= Given exercise =
Each line that follows should be printed again exactly as it stands.

= Information supplied =
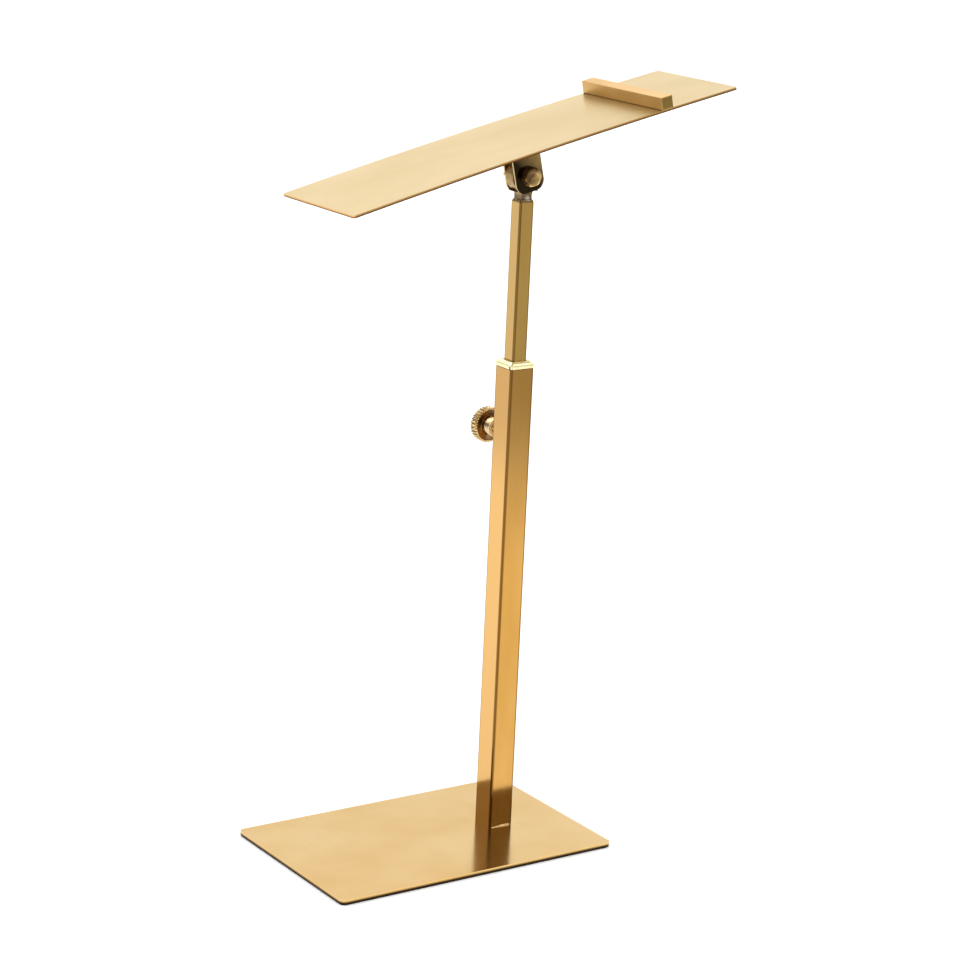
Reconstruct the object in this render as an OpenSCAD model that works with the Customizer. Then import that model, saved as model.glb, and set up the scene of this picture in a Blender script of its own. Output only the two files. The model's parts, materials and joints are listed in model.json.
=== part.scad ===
// Adjustable display stand: a square base, a clamped telescopic post and a
// tilting plate with a heel-stop bar. Millimetres, +Z up. The origin is the
// centre of the base's underside. +X runs along the base's long side, towards
// the post and the plate's raised end. The thumb screw is on the +Y side.

/* [Base] */
// Length of the base along X
base_l = 185; // [150:1:240]
// Width of the base along Y
base_w = 118; // [90:1:160]
// Thickness of the steel base plate
base_t = 2.2; // [1.8:0.1:4]
// Thickness of the foam pad under the base
pad_t = 1; // [0.8:0.1:2]
// Corner radius of the base in plan
base_r = 3.5; // [1:0.5:12]

/* [Post] */
// Distance of the post from the base's centre, along X
post_x = 48; // [20:1:70]
// Side of the outer square tube
outer_side = 16; // [15:0.5:22]
// Height of the outer tube's top above the ground
outer_top = 281.5; // [200:0.5:340]
// Side of the inner square tube
inner_side = 9.6; // [8:0.1:10]
// Wall thickness of both tubes
wall = 0.9; // [0.8:0.1:1.2]
// Length of the inner tube
inner_len = 240; // [160:1:260]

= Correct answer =
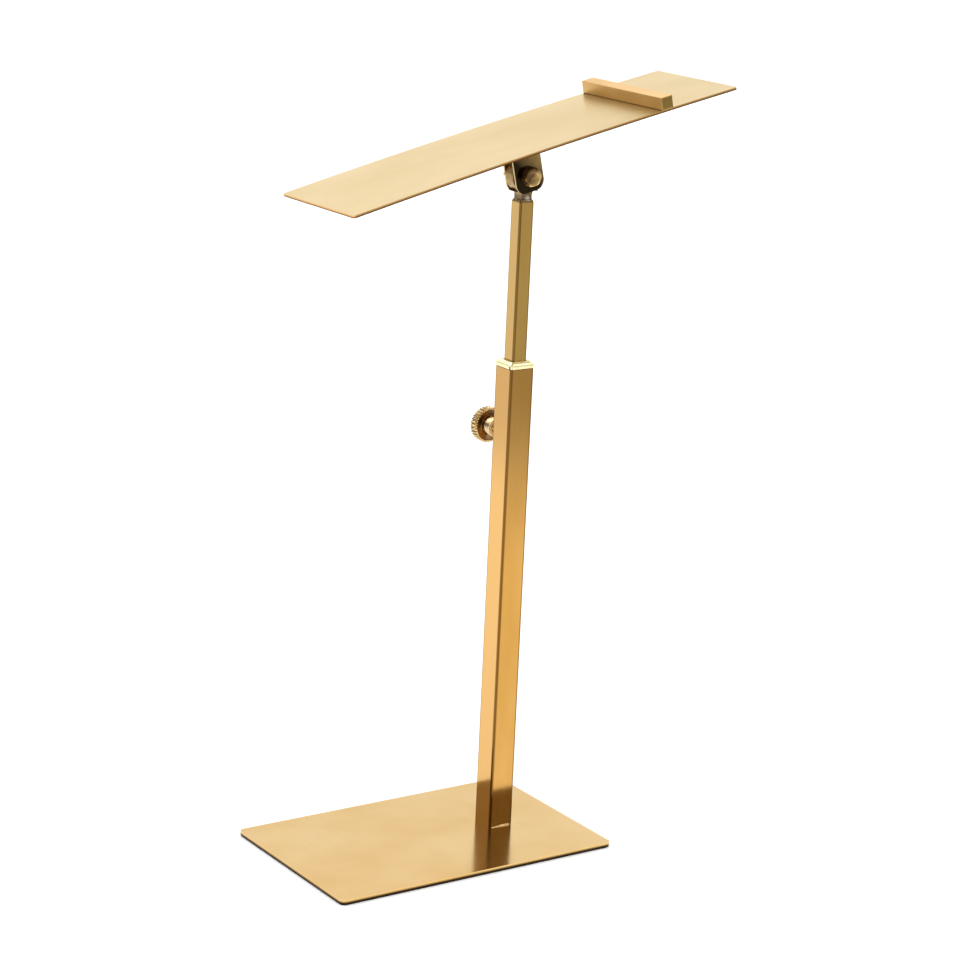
Reconstruct the object in this render as an OpenSCAD model that works with the Customizer. Then import that model, saved as model.glb, and set up the scene of this picture in a Blender script of its own. Output only the two files. The model's parts, materials and joints are listed in model.json.
=== part.scad ===
// Adjustable display stand: a square base, a clamped telescopic post and a
// tilting plate with a heel-stop bar. Millimetres, +Z up. The origin is the
// centre of the base's underside. +X runs along the base's long side, towards
// the post and the plate's raised end. The thumb screw is on the +Y side.

/* [Base] */
// Length of the base along X
base_l = 185; // [150:1:240]
// Width of the base along Y
base_w = 118; // [90:1:160]
// Thickness of the steel base plate
base_t = 2.2; // [1.8:0.1:4]
// Thickness of the foam pad under the base
pad_t = 1; // [0.8:0.1:2]
// Corner radius of the base in plan
base_r = 3.5; // [1:0.5:12]

/* [Post] */
// Distance of the post from the base's centre, along X
post_x = 48; // [20:1:70]
// Side of the outer square tube
outer_side = 16; // [15:0.5:22]
// Height of the outer tube's top above the ground
outer_top = 281.5; // [200:0.5:340]
// Side of the inner square tube
inner_side = 9.6; // [8:0.1:10]
// Wall thickness of both tubes
wall = 0.9; // [0.8:0.1:1.2]
// Length of the inner tube
inner_len = 240; // [160:1:260]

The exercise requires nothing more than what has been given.